WHAT IS EXPECTED:
Set down, exactly as written, only the lines starting with the one that holds "bar and hoop" and ending with the one that holds "obj.matrix_world = world".

DATA PROVIDED:
···

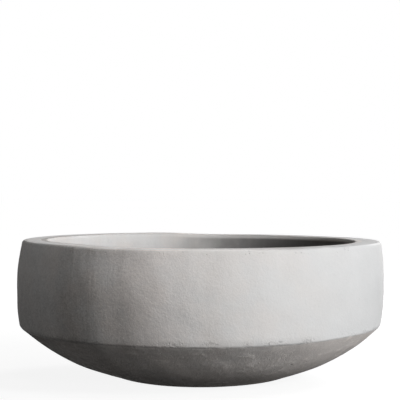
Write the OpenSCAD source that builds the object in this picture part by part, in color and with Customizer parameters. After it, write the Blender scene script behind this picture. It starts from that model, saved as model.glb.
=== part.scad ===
// Round bowl planter of cast concrete: a bulging upright wall with a thick flat rim, a crisp
// shoulder, and a shallow domed underside that runs down to a small flat foot. A steel cage is
// cast inside it, and a sleeved drain with a rubber plug goes through the floor.
// +Z is up, Z is the axis of the bowl, and z = 0 is the face of the foot.

/* [Bowl] */
// Diameter at the widest part of the wall
bowl_d = 914; // [820:1:1100]
// Height from the foot to the rim
bowl_h = 344; // [280:1:460]
// Height at which the wall is widest
belly_h = 232; // [180:1:280]
// Height of the shoulder, where the wall meets the underside
shoulder_h = 132; // [100:1:170]
// Radius of the wall's bulge
bulge_r = 590; // [400:10:900]
// Radius of the underside's curve
under_r = 570; // [540:10:900]
// Diameter of the foot
foot_d = 374; // [300:1:460]
// Width of the rim, from the outer face to the mouth
rim_w = 66; // [54:1:90]
// Rounding of the rim's two edges
rim_edge_r = 8; // [3:0.5:14]
// Rounding of the shoulder
shoulder_edge_r = 12; // [5:1:30]

/* [Inside] */
// Thickness of the floor, from the foot's face
floor_t = 62; // [50:1:80]
// Radius of the bend from the inside wall to the floor, where the bowl is high enough for it
inside_r = 200; // [160:5:240]
// Least height of the inside wall above the bend
upright_min = 60; // [50:5:90]
// Lean of the inside wall, in degrees
inside_lean = 2; // [0.5:0.5:4]

/* [Foot recess] */
// Diameter of the recess inside the foot
recess_d = 250; // [160:1:280]
// Depth of the recess
recess_h = 6; // [2:0.5:12]

/* [Drain] */
// Bore of the drain sleeve
drain_d = 44; // [32:1:54]
// Wall of the drain sleeve
sleeve_wall = 3; // [2:0.25:4]
// Chamfer at both ends of the sleeve's bore
sleeve_chamfer = 1; // [0.5:0.25:1.5]
// Play between the plug's ribs and the sleeve, on the radius
plug_play = 0.3; // [0.2:0.05:0.5]
// Length of the plug's shank in the sleeve
plug_shank = 36; // [24:1:44]
// Height of the plug's sealing ribs above its shank
plug_rib = 2; // [1:0.25:3]
// Number of sealing ribs
plug_rib_count = 3; // [2:1:4]
// How far the plug's flange reaches past the bore
plug_lip = 9; // [6:1:14]
// Thickness of the plug's flange
plug_flange_t = 5; // [4:0.5:8]
// Width of the plug's grip
grip_w = 30; // [20:1:40]
// Height of the plug's grip above its flange
grip_h = 22; // [14:1:30]
// Thickness of the plug's grip
grip_t = 9; // [6:0.5:14]

/* [Cage] */
// Diameter of the radial bars
bar_d = 8; // [6:1:10]
// Number of radial bars
bar_count = 8; // [6:1:12]
// Depth of the bars' centre lines behind the inside face
bar_inset = 30; // [24:1:36]
// Distance of the bars' lower ends from the axis
bar_start = 120; // [90:1:140]
// Depth of the bars' upper ends below the rim
bar_top_cover = 24; // [16:1:40]
// Diameter of the hoops
hoop_d = 8; // [6:1:10]
// Space left between a bar and a hoop, or a tie wire and either
cage_gap = 0.8; // [0.5:0.1:1.5]
// Radius of the foot hoop, which stays on the bars' level legs
foot_hoop_r = 152; // [140:1:168]
// Place of the shoulder hoop round the bend, in degrees up from the floor
shoulder_hoop_at = 60; // [45:1:70]
// Place of the belly hoop round the bend, in degrees up from the floor
belly_hoop_at = 82; // [76:1:90]
// Depth of the rim hoop below the bars' upper ends
rim_hoop_down = 14; // [10:1:24]
// Diameter of the tie wires
tie_d = 1.6; // [1.2:0.1:2]

/* [Hidden] */
$fn = 180;
wire_fn = 48;
tie_fn = 24;
past = 10; // how far a cutting shape runs past what it cuts

// The unit vector from one point to another
function unit(from, to) = (to - from) / norm(to - from);
// Centre of the arc of radius r that runs from a up to b and swells away from the axis
function arc_centre(a, b, r) =
    let (half = norm(b - a) / 2, along = unit(a, b))
    (a + b) / 2 + sqrt(r * r - half * half) * [-along[1], along[0]];
// The crossing of two circles that lies further from the axis
function crossing(c1, r1, c2, r2) =
    let (apart = norm(c2 - c1), along = unit(c1, c2))
    let (d = (apart * apart + r1 * r1 - r2 * r2) / (2 * apart), rise = sqrt(r1 * r1 - d * d))
    let (p = c1 + d * along + rise * [along[1], -along[0]])
    let (q = c1 + d * along - rise * [along[1], -along[0]])
    p[0] > q[0] ? p : q;

// Outer profile: the wall's arc, the underside's arc and where they meet
bowl_r = bowl_d / 2;
foot_r = foot_d / 2;
wall_c = [bowl_r - bulge_r, belly_h];
function wall_at(z, in = 0) = wall_c[0] + sqrt(pow(bulge_r - in, 2) - pow(z - belly_h, 2));
shoulder = [wall_at(shoulder_h), shoulder_h];
under_c = arc_centre([foot_r, 0], shoulder, under_r);
rim_edge_c = [wall_at(bowl_h - rim_edge_r, rim_edge_r), bowl_h - rim_edge_r];
shoulder_edge_c = crossing(wall_c, bulge_r - shoulder_edge_r, under_c, under_r - shoulder_edge_r);

// Inside profile: a leaning wall, a bend and a level floor
mouth_r = wall_at(bowl_h) - rim_w;
bend_r = min(inside_r, bowl_h - floor_t - upright_min);
bend_h = floor_t + bend_r;
bend_c = [mouth_r - (bowl_h - bend_h) * tan(inside_lean) - bend_r / cos(inside_lean), bend_h];
up_wall = [sin(inside_lean), cos(inside_lean)];
off_wall = [cos(inside_lean), -sin(inside_lean)];
bend_end = bend_c + bend_r * off_wall;
// The mouth's rounding has its centre rim_edge_r behind the wall and below the rim
mouth_edge_c = bend_c + (bend_r + rim_edge_r) * off_wall
    + up_wall * (bowl_h - rim_edge_r - bend_h + (bend_r + rim_edge_r) * sin(inside_lean))
    / cos(inside_lean);

// Drain
sleeve_r = drain_d / 2 + sleeve_wall;
rib_r = drain_d / 2 - plug_play;
shank_r = rib_r - plug_rib;
flange_r = drain_d / 2 + plug_lip;

// Cage: the bars bend round the inside's own centre, and the hoops lie outside the bars
cage_bend_r = bend_r + bar_inset;
foot_leg = bend_c[0] - bar_start;
wall_leg = bowl_h - bar_top_cover - bend_h;
hoop_off = (bar_d + hoop_d) / 2 + cage_gap;
tie_r = (bar_d + hoop_d + cage_gap + tie_d) / 2 + cage_gap;
// Where the hoops cross the bars, from the bend's centre: the bar's point and the way outward
function round_bend(deg) = let (way = [sin(deg), -cos(deg)]) [cage_bend_r * way, way];
at_foot = [[min(foot_hoop_r - bend_c[0], 0), -cage_bend_r], [0, -1]];
at_shoulder = round_bend(shoulder_hoop_at);
at_belly = round_bend(belly_hoop_at);
at_rim = [[cage_bend_r, wall_leg - rim_hoop_down], [1, 0]];

// What a rounded edge takes off a profile, between the points where the arc starts and ends
module edge_waste(centre, r, from, to) {
    out = centre + 2 * r * unit(2 * centre, from + to);
    difference() {
        polygon([centre, from, out, to]);
        translate(centre) circle(r);
    }
}

module outer_profile() {
    difference() {
        intersection() {
            square([bowl_r, bowl_h]);
            translate(wall_c) circle(bulge_r);
            union() {
                translate(under_c) circle(under_r);
                // The underside's circle rises again towards the axis, where the foot stays flat
                square([under_c[0], bowl_h]);
            }
        }
        edge_waste(shoulder_edge_c, shoulder_edge_r,
            under_c + under_r * unit(under_c, shoulder_edge_c),
            wall_c + bulge_r * unit(wall_c, shoulder_edge_c));
        edge_waste(rim_edge_c, rim_edge_r,
            wall_c + bulge_r * unit(wall_c, rim_edge_c),
            [rim_edge_c[0], bowl_h]);
    }
}

module inside_profile() {
    top = bend_end + up_wall * (bowl_h - bend_end[1] + past) / cos(inside_lean);
    polygon([[0, floor_t], [bend_c[0], floor_t], bend_end, top, [0, top[1]]]);
    intersection() {
        translate(bend_c) circle(bend_r);
        translate([bend_c[0], floor_t - past]) square([bend_r + past, bend_r + past]);
    }
    edge_waste(mouth_edge_c, rim_edge_r,
        mouth_edge_c - rim_edge_r * off_wall,
        [mouth_edge_c[0], bowl_h]);
}

// The casting is drawn whole: the steel lies in it where the concrete has set round it
module bowl_casting() {
    color("#b4b1ac")
    rotate_extrude()
    difference() {
        outer_profile();
        inside_profile();
        translate([0, -past]) square([recess_d / 2, recess_h + past]);
        square([sleeve_r, floor_t + past]);
    }
}

module drain_sleeve() {
    color("#5b5e61")
    rotate_extrude()
    difference() {
        translate([0, recess_h]) square([sleeve_r, floor_t - recess_h]);
        square([drain_d / 2, floor_t + past]);
        for (end = [recess_h, floor_t])
            translate([drain_d / 2, end]) rotate(45) square(sleeve_chamfer * sqrt(2), center = true);
    }
}

// The plug hangs in the sleeve by its flange, which rests on the floor
module drain_plug() {
    rib_gap = (plug_shank - plug_rib) / plug_rib_count;
    color("#232323") {
        rotate_extrude() {
            translate([0, floor_t]) square([flange_r - plug_flange_t / 2, plug_flange_t]);
            intersection() {
                translate([flange_r - plug_flange_t / 2, floor_t + plug_flange_t / 2])
                    circle(plug_flange_t / 2);
                translate([0, floor_t]) square([flange_r, plug_flange_t]);
            }
            translate([0, floor_t - plug_shank]) square([shank_r, plug_shank]);
            for (i = [0 : plug_rib_count - 1])
                translate([shank_r, floor_t - plug_shank + plug_rib + i * rib_gap]) circle(plug_rib);
        }
        translate([0, grip_t / 2, floor_t + plug_flange_t / 2])
        rotate([90, 0, 0])
        linear_extrude(grip_t)
        grip_outline();
    }
}

module grip_outline() {
    corner_r = grip_w / 4;
    rise = grip_h + plug_flange_t / 2;
    translate([-grip_w / 2, 0]) square([grip_w, rise - corner_r]);
    translate([-grip_w / 2 + corner_r, 0]) square([grip_w - 2 * corner_r, rise]);
    for (side = [-1, 1])
        translate([side * (grip_w / 2 - corner_r), rise - corner_r]) circle(corner_r);
}

// A closed hoop outside the bars, which it crosses at the place given
module hoop(at) {
    centre = bend_c + at[0] + hoop_off * at[1];
    color("#6b5a50")
    rotate_extrude()
    translate(centre)
    circle(d = hoop_d, $fn = wire_fn);
}

module foot_hoop() hoop(at_foot);
module shoulder_hoop() hoop(at_shoulder);
module belly_hoop() hoop(at_belly);
module rim_hoop() hoop(at_rim);

// Puts what is drawn round the bend's centre, in the XZ plane, on the line of bar i
module on_bar(i) {
    rotate([0, 0, (i - 0.5) * 360 / bar_count])
    translate([bend_c[0], 0, bend_h])
    children();
}

// One bar: level in the floor, bent a quarter turn through the shoulder, upright in the wall
module radial_bar(i) {
    color("#77655a")
    on_bar(i) {
        translate([-foot_leg, 0, -cage_bend_r])
        rotate([0, 90, 0])
        cylinder(d = bar_d, h = foot_leg, $fn = wire_fn);
        rotate([90, 0, 0])
        rotate([0, 0, -90])
        rotate_extrude(angle = 90)
        translate([cage_bend_r, 0])
        circle(d = bar_d, $fn = wire_fn);
        translate([cage_bend_r, 0, 0])
        cylinder(d = bar_d, h = wall_leg, $fn = wire_fn);
    }
}

// A loop of wire round each crossing, on the slant between bar and hoop
module tie_wires() {
    color("#4f4b48")
    for (i = [1 : bar_count], at = [at_foot, at_shoulder, at_belly, at_rim]) {
        mid = at[0] + hoop_off / 2 * at[1];
        on_bar(i)
        translate([mid[0], 0, mid[1]])
        rotate([0, -atan2(at[1][1], at[1][0]), 0])
        rotate([45, 0, 0])
        rotate_extrude($fn = wire_fn)
        translate([tie_r, 0])
        circle(d = tie_d, $fn = tie_fn);
    }
}

bowl_casting();
drain_sleeve();
drain_plug();
foot_hoop();
shoulder_hoop();
belly_hoop();
rim_hoop();
for (i = [1 : bar_count])
    radial_bar(i);
tie_wires();
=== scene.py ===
import math
import bpy
import bmesh
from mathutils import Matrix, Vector


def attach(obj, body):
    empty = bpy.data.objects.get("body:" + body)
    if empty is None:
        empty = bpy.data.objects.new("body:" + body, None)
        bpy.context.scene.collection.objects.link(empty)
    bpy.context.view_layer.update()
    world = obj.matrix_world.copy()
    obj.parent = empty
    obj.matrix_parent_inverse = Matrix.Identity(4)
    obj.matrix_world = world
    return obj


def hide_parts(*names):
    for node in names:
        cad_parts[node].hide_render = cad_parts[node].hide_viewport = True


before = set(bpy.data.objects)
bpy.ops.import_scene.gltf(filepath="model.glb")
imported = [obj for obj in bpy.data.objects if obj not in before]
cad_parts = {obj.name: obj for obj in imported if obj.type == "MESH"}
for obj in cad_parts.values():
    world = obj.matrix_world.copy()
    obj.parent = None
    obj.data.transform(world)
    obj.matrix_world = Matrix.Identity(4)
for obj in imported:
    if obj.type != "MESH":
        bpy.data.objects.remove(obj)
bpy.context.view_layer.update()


# ---- Concrete bowl -------------------------------------------------------------------------
# One casting of grey cement mortar, packed by hand against a turned mould. Its rim was struck off
# level and its underside smoothed with a trowel, whose strokes show. The skin is sandy, and the
# edges of rim and shoulder are crumbly.
bowl_r, bowl_h = 0.457, 0.344
belly_h, shoulder_h, foot_r = 0.232, 0.132, 0.187
bulge_r, under_r = 0.590, 0.535  # the arcs of the wall and of the underside
rim_w, rim_edge_r = 0.066, 0.008
shoulder_round, shoulder_crisp = 0.020, 0.008  # the shoulder's rounding at the sides and in front
floor_t, inside_r, inside_lean = 0.062, 0.200, math.radians(2)
recess_r, recess_h, drain_hole_r = 0.125, 0.006, 0.025
foot_edge_r = 0.003
around = 384  # faces in one turn


def across(a, b):
    """Unit vector from a to b in the plane of the profile, where x is the radius and y the height."""
    return (b - a).normalized()


def arc_centre(a, b, r):
    """Centre of the arc of radius r from a to b that bulges outwards and down."""
    half, along = (b - a).length / 2, across(a, b)
    return (a + b) / 2 + math.sqrt(r * r - half * half) * Vector((-along.y, along.x))


def crossing(c1, r1, c2, r2):
    """Where two circles cross, on the side away from the bowl's axis."""
    apart, along = (c2 - c1).length, across(c1, c2)
    d = (apart ** 2 + r1 ** 2 - r2 ** 2) / (2 * apart)
    rise = math.sqrt(r1 ** 2 - d ** 2) * Vector((along.y, -along.x))
    return max(c1 + d * along + rise, c1 + d * along - rise, key=lambda p: p.x)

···

RESULT OF THE EXERCISE:
// A loop of wire round each crossing, on the slant between bar and hoop
module tie_wires() {
    color("#4f4b48")
    for (i = [1 : bar_count], at = [at_foot, at_shoulder, at_belly, at_rim]) {
        mid = at[0] + hoop_off / 2 * at[1];
        on_bar(i)
        translate([mid[0], 0, mid[1]])
        rotate([0, -atan2(at[1][1], at[1][0]), 0])
        rotate([45, 0, 0])
        rotate_extrude($fn = wire_fn)
        translate([tie_r, 0])
        circle(d = tie_d, $fn = tie_fn);
    }
}

bowl_casting();
drain_sleeve();
drain_plug();
foot_hoop();
shoulder_hoop();
belly_hoop();
rim_hoop();
for (i = [1 : bar_count])
    radial_bar(i);
tie_wires();
=== scene.py ===
import math
import bpy
import bmesh
from mathutils import Matrix, Vector


def attach(obj, body):
    empty = bpy.data.objects.get("body:" + body)
    if empty is None:
        empty = bpy.data.objects.new("body:" + body, None)
        bpy.context.scene.collection.objects.link(empty)
    bpy.context.view_layer.update()
    world = obj.matrix_world.copy()
    obj.parent = empty
    obj.matrix_parent_inverse = Matrix.Identity(4)
    obj.matrix_world = world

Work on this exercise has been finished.